WORK REQUIRED:
Could you write out the opening lines of the data, word for word, stopping after the line that contains "seeds = window_seeds(leaf)"?

RAW DATA:
────────────────
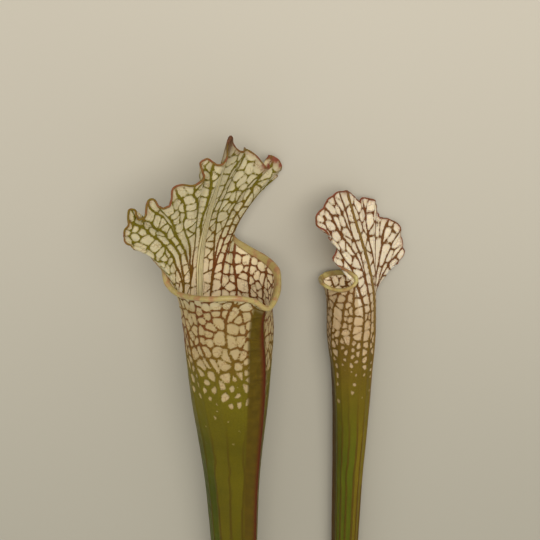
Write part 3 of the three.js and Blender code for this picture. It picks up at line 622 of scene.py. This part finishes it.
def build_leaf(leaf, tube_rows, inner_rows):
    """Rings from the foot up the outside, round the lip and down the inside, half the wall out and in
    along the normal of the middle surface. The lip is a circle whose radius grows round the mouth;
    raised veins and slightly domed windows come from the distance to a vein."""
    a = leaf_columns(leaf)[None]
    half = leaf["wall"] / 2
    surface = partial(leaf_point, leaf)

    def share(t):
        return (t - leaf["throat"]) / (leaf["length"] + leaf["throat"])
    ring = surface(a, 1 + 0 * a)
    bead = noise(ring, 7, 8)[0]
    on_hood = hood_share(leaf, a[0])
    roll = leaf["lip_radius"] * (1 + 0.08 * bead) * (1 - on_hood) + half * on_hood
    turn = 2 * pi - np.arccos(1 - leaf["wall"] / roll)
    speed = length_of(ring - surface(a, 0.98 + 0 * a))[0, :, 0] / 0.02
    stop = 1 + roll * sin(turn) / speed
    steps = arange(leaf["head_rows"] + 1)[:, None] / leaf["head_rows"]
    tube_v = share(array(tube_rows, float))[:, None] + 0 * a
    inner_v = share(array(inner_rows, float))[:, None] + 0 * a
    outer_v = concatenate([tube_v, steps * stop[None]])
    back_v = concatenate([steps[::-1] + 0 * a, inner_v])
    seeds = window_seeds(leaf)

    def face(v, side):
        x = a + 0 * v
        p = surface(x, v)
        out = normal_of(surface, x, minimum(v, 1), 2e-3)
        masks = leaf_masks(leaf, x, v, seeds)
        vein = 1 - smooth(masks["pane"], -0.35, 0.45)
        lower = smooth(-masks["height"], leaf["fill"][0], leaf["fill"][1])
        relief = VEIN_RISE * vein * (1 - lower) * (1 - masks["lip"]) + SKIN_GRAIN * noise(p, 2.2, 4)
        relief = relief - DOME * smooth(masks["pane"], 1.6, 0.2) * (1 - vein)
        crest = exp(-(masks["midrib"] / 1.1) ** 2) * smooth(masks["height"], -60, -20)
        relief = relief + leaf["midrib_rise"] * crest * (1 - masks["lip"])
        return p + out * (side * (half + relief))[..., None], masks
    outer, outer_masks = face(outer_v, 1)
    inner, inner_masks = face(back_v, -1)

    angles = (arange(LIP_STEPS - 1, 0, -1)[:, None] / LIP_STEPS) * turn[None]
    edge = ring[0]
    away = normal_of(surface, a, 1 + 0 * a, 2e-3)[0]
    onward = unit(ring - surface(a, 0.998 + 0 * a))[0]
    section = (roll - half)[None, :, None] * away - (roll * cos(angles))[..., None] * away
    section = section + (roll * sin(angles))[..., None] * onward
    lip = edge[None] + section
    lip_masks = {key: np.repeat(value[-1:], LIP_STEPS - 1, 0) for key, value in outer_masks.items()}
    lip_masks["lip"] = 1 - on_hood[None] + 0 * angles
    lip_masks["pane"] = np.full_like(angles, -1.0)
    lip_masks["rim"] = 0 * angles

    points = concatenate([outer, lip, inner])
    masks = {key: concatenate([outer_masks[key], lip_masks[key], inner_masks[key]])
             for key in outer_masks}
    reach = concatenate([clip(outer_v, 0, 1), 1 + 0 * angles, clip(back_v, 0, 1)])
    spike = leaf["spike"] * exp(-((a - leaf["apex"]) / SPIKE_WIDTH) ** 2)
    tip = unit(ring - surface(a, 0.96 + 0 * a))
    points = points + (spike * reach ** 10)[..., None] * tip
    masks["inside"] = concatenate([0 * outer_v, 0.5 + 0 * angles, 1 + 0 * back_v])
    masks["spike"] = exp(-((a - leaf["apex"]) / 0.42) ** 2) * smooth(reach, leaf["tip_from"], 1)
    cuts = (len(tube_rows), len(outer), len(outer) + len(lip) + leaf["head_rows"] + 1)
    return points, masks, cuts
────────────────
EXPECTED OUTPUT:
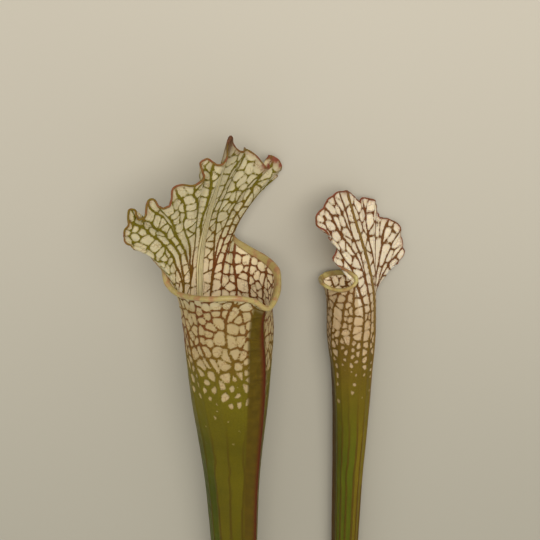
Write part 3 of the three.js and Blender code for this picture. It picks up at line 622 of scene.py. This part finishes it.
def build_leaf(leaf, tube_rows, inner_rows):
    """Rings from the foot up the outside, round the lip and down the inside, half the wall out and in
    along the normal of the middle surface. The lip is a circle whose radius grows round the mouth;
    raised veins and slightly domed windows come from the distance to a vein."""
    a = leaf_columns(leaf)[None]
    half = leaf["wall"] / 2
    surface = partial(leaf_point, leaf)

    def share(t):
        return (t - leaf["throat"]) / (leaf["length"] + leaf["throat"])
    ring = surface(a, 1 + 0 * a)
    bead = noise(ring, 7, 8)[0]
    on_hood = hood_share(leaf, a[0])
    roll = leaf["lip_radius"] * (1 + 0.08 * bead) * (1 - on_hood) + half * on_hood
    turn = 2 * pi - np.arccos(1 - leaf["wall"] / roll)
    speed = length_of(ring - surface(a, 0.98 + 0 * a))[0, :, 0] / 0.02
    stop = 1 + roll * sin(turn) / speed
    steps = arange(leaf["head_rows"] + 1)[:, None] / leaf["head_rows"]
    tube_v = share(array(tube_rows, float))[:, None] + 0 * a
    inner_v = share(array(inner_rows, float))[:, None] + 0 * a
    outer_v = concatenate([tube_v, steps * stop[None]])
    back_v = concatenate([steps[::-1] + 0 * a, inner_v])
    seeds = window_seeds(leaf)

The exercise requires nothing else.